Here’s an idea: The next time you’re shopping for produce and you come across grapes from Chile, think twice. Is it really necessary to have something from so far away just because you can?

Why not get into the groove of buying locally?

One way I’m doing this is by shopping at the West Michigan Co-op, where local producers offer their goods, including local onions, apples, greens, etc. Many still have a store of produce on hand, even in the winter months.

If you don’t have a co-op, CSA, or farmers’ market that you can tap into, here’s a website from the National Resources Defense Council that might help. According to the site, “most produce grown in the United States travels an average of 1,500 miles before it gets sold.”

And transportation costs–to bring grapes, say, from Chile–take a toll on not only the pocketbook, but also the environment and public health.
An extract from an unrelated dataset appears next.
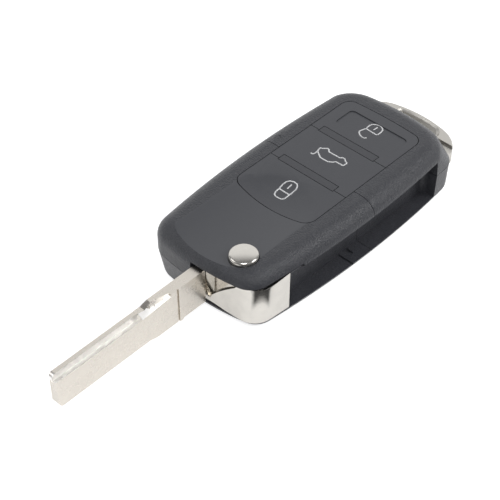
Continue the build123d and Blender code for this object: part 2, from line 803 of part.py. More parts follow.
# Battery contacts: bent sheet strips between the cell and the board
contact_end_x = cell_x - cell_radius - 3.0
with BuildPart() as battery_contact_negative:
    with BuildSketch(Plane.XZ.offset(-cell_y)):
        with BuildLine():
            Polyline(
                (cell_x + cell_radius / 2, floor_z),
                (contact_end_x, floor_z),
                (contact_end_x, board_low_z),
                (contact_end_x + contact_thickness, board_low_z),
                (contact_end_x + contact_thickness, cell_low_z),
                (cell_x + cell_radius / 2, cell_low_z),
                (cell_x + cell_radius / 2, floor_z),
            )
        make_face()
    extrude(amount=contact_width / 2, both=True)

cell_high_z = cell_low_z + cell_height
contact_rear_x = cell_x + cell_radius + 1.6
with BuildPart() as battery_contact_positive:
    with BuildSketch(Plane.XZ.offset(-cell_y)):
        with BuildLine():
            Polyline(
                (cell_x - 3.0, cell_high_z),
                (contact_rear_x, cell_high_z),
                (contact_rear_x, board_low_z),
                (contact_rear_x - contact_thickness, board_low_z),
                (contact_rear_x - contact_thickness, cell_high_z + contact_thickness),
                (cell_x - 3.0, cell_high_z + contact_thickness),
                (cell_x - 3.0, cell_high_z),
            )
        make_face()
    extrude(amount=contact_width / 2, both=True)

# Transponder in its pocket on the head's floor
with BuildPart() as transponder_chip:
    with Locations((chip_x, chip_y, floor_z)):
        Box(chip_length, chip_width, chip_height, align=(Align.CENTER, Align.CENTER, Align.MIN))
    fillet(transponder_chip.edges().filter_by(Axis.X).group_by(Axis.Z)[-1], 1.0)

# Screw that joins the two head shells, driven from below
with BuildPart() as case_screw:
    head_high_z = screw_head_height + 0.5
    with Locations((screw_x, screw_y, head_high_z)):
        Cylinder(screw_head_radius, screw_head_height, align=(Align.CENTER, Align.CENTER, Align.MAX))
        Cylinder(screw_radius, 9.0, align=(Align.CENTER, Align.CENTER, Align.MIN))
    with Locations((screw_x, screw_y, head_high_z - screw_head_height)):
        Box(2.0, 0.5, 0.9, mode=Mode.SUBTRACT)
        Box(0.5, 2.0, 0.9, mode=Mode.SUBTRACT)

# Key ring loop: a flat chromed casting held in the rear wall, stepped down beside the casing
hole_front_x = tail_x + loop_hole_gap
hole_rear_x = loop_reach_x - loop_band
with BuildPart() as keyring_loop:
    with BuildSketch(Plane.XY.offset(loop_low_z)):
        add(loop_outline())
    extrude(amount=loop_high_z - loop_low_z)
    bow_edges = keyring_loop.edges().filter_by(GeomType.CIRCLE)
    chamfer(bow_edges.group_by(Axis.Z)[-1] + bow_edges.group_by(Axis.Z)[0], loop_edge)
    with BuildSketch(Plane.XY.offset(loop_low_z)) as hole:
        with BuildLine():
            hole_left = (hole_rear_x - loop_bow, centre_y + loop_hole_half)
            hole_right = (hole_rear_x - loop_bow, centre_y - loop_hole_half)
            Polyline(
                hole_left,
                (hole_front_x, centre_y + loop_hole_half),
                (hole_front_x, centre_y - loop_hole_half),
                hole_right,
            )
            ThreePointArc(hole_right, (hole_rear_x, centre_y), hole_left)
        make_face()
        fillet(hole.vertices().sort_by_distance(hole_left)[0], loop_hole_round)
        fillet(hole.vertices().sort_by_distance(hole_right)[0], loop_hole_round)
    extrude(amount=loop_high_z - loop_low_z, mode=Mode.SUBTRACT)
    hole_edges = keyring_loop.faces().sort_by(Axis.Z)[-1].inner_wires()[0].edges()
    chamfer(hole_edges.sort_by_distance((hole_rear_x, centre_y, loop_high_z))[0], loop_edge)
    for side in (-1, 1):
        with Locations((tail_x - 1.2, centre_y + side * loop_hole_half, loop_high_z)):
            Box(
                1.2 + loop_step_gap,
                far_out,
                2 * loop_step_depth,
                align=(Align.MIN, Align.MIN if side > 0 else Align.MAX, Align.CENTER),
                mode=Mode.SUBTRACT,
            )

save(head_upper_shell.part, "head_upper_shell")
save(head_lower_shell.part, "head_lower_shell")
save(remote_upper_shell.part, "remote_upper_shell")
save(remote_lower_shell.part, "remote_lower_shell")
save(blade_carrier.part, "blade_carrier")
save(key_blade.part, "key_blade")
save(blade_pin.part, "blade_pin")
save(flip_button.part, "flip_button")
save(flip_spring.part, "flip_spring")
save(keypad_mat.part, "keypad_mat")
save(circuit_board.part, "circuit_board")
save(control_chip.part, "control_chip")
save(resonator_can.part, "resonator_can")
save(coin_cell.part, "coin_cell")
save(battery_contact_negative.part, "battery_contact_negative")
save(battery_contact_positive.part, "battery_contact_positive")
save(transponder_chip.part, "transponder_chip")
save(case_screw.part, "case_screw")
save(keyring_loop.part, "keyring_loop")
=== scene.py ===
import bmesh
import bpy
from math import radians, cos, sin, sqrt
from mathutils import Matrix, Vector


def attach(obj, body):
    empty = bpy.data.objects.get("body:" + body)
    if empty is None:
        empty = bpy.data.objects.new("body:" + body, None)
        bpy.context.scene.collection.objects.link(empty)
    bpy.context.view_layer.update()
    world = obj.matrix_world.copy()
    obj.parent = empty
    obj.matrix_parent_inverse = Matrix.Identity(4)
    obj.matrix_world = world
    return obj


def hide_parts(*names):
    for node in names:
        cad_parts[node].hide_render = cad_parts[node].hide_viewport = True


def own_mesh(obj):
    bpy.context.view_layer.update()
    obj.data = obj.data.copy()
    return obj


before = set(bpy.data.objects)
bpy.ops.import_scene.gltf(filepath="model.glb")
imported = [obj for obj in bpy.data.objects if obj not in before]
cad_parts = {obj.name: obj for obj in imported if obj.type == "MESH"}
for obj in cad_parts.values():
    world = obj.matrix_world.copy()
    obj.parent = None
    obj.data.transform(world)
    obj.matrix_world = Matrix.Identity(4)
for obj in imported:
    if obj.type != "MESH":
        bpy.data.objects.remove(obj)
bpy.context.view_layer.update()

# Photographer's stand. A long lens looks down on the key from beside the blade, from the
# distance and at the angles that the photograph was taken with, rolled by less than a degree.
stand_turn = radians(-46.153)
stand_drop = radians(43.799)
stand_roll = radians(-0.643)
stand_distance = 0.353527
stand_target = Vector((0.009096, 0.006769, 0.008))
stand_right = Vector((cos(stand_turn), sin(stand_turn), 0))
stand_forward = Vector((-sin(stand_turn) * cos(stand_drop),
                        cos(stand_turn) * cos(stand_drop),
                        -sin(stand_drop)))
stand_up = stand_right.cross(stand_forward)
picture_right = cos(stand_roll) * stand_right + sin(stand_roll) * stand_up
picture_up = -sin(stand_roll) * stand_right + cos(stand_roll) * stand_up
lens = bpy.data.cameras.new("stand_camera")
lens.lens = 108
lens.sensor_width = 36
lens.clip_start = 0.01
camera = bpy.data.objects.new("stand_camera", lens)
bpy.context.collection.objects.link(camera)
stand_place = Matrix.Translation(stand_target - stand_distance * stand_forward)
stand_tilt = Matrix((picture_right, picture_up, -stand_forward)).transposed().to_4x4()
camera.matrix_world = stand_place @ stand_tilt
bpy.context.scene.camera = camera
bpy.context.scene.view_settings.view_transform = "Standard"

# Table top. A wide white sheet of matt card that the key lies on. It shows white where no
# shadow falls, and keeps the soft shadow under the casing and the blade. The card also
# carries a painted dark reflection: a dark spot beside the key that only the chrome mirrors.
card_half = 3.0
card_drop = 0.00002
card_colour = (0.60, 0.60, 0.60, 1)
card_glow = 0.74
card_glow_in_chrome = 0.50
card_mesh = bpy.data.meshes.new("table_card")
card_corners = [(x * card_half, y * card_half, -card_drop)
                for x, y in ((-1, -1), (1, -1), (1, 1), (-1, 1))]
card_mesh.from_pydata(card_corners, [], [(0, 1, 2, 3)])
table_card = bpy.data.objects.new("table_card", card_mesh)
bpy.context.collection.objects.link(table_card)
matt_card = bpy.data.materials.new("matt_card")
matt_card.use_nodes = True
card_nodes = matt_card.node_tree.nodes
card_links = matt_card.node_tree.links
card_shader = card_nodes["Principled BSDF"]
card_shader.inputs["Base Color"].default_value = card_colour
card_shader.inputs["Roughness"].default_value = 0.9
card_shader.inputs["Specular IOR Level"].default_value = 0.1
card_seen = card_nodes.new("ShaderNodeLightPath")
card_in_chrome = card_nodes.new("ShaderNodeMath")
card_in_chrome.operation = "MULTIPLY"
card_in_chrome.inputs[1].default_value = card_glow_in_chrome
card_links.new(card_seen.outputs["Is Glossy Ray"], card_in_chrome.inputs[0])
card_strength = card_nodes.new("ShaderNodeMath")
card_strength.operation = "MULTIPLY_ADD"
card_strength.inputs[1].default_value = card_glow
card_links.new(card_seen.outputs["Is Camera Ray"], card_strength.inputs[0])
card_links.new(card_in_chrome.outputs[0], card_strength.inputs[2])
card_shader.inputs["Emission Color"].default_value = (1, 1, 1, 1)
card_links.new(card_strength.outputs[0], card_shader.inputs["Emission Strength"])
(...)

It just makes sense to eat “lower on the food chain,” meaning local organic produce to avoid toxins, support local farmers, and enjoy real food.

To find out what’s in season where you live, check out the site’s interactive “What’s Fresh Near You” tool.

If you live in the North, I know the pickin’s are slim. Believe me, living in Michigan, I’ve had to get creative about eating fresh produce….such as storing up root vegetables from the fall (I’ve still got butternut squash in my garage and parsnips in my vegetable bin in the fridge). Somewhere under the snow I have some leeks, but I guess they’re buried until spring now. Next year I hope to freeze the bounty of raspberries I snag at the farmers’ market. It just takes some planning and organization if you don’t live in a place where fresh produce is offered year ’round.

Don’t forget to check out It’s a great resource for tracking down local producers who are willing to sell their surplus. And check with your local farmers, too. Many of them are storing surplus produce that they’re willing to sell. It’s just a matter of connecting to the right people.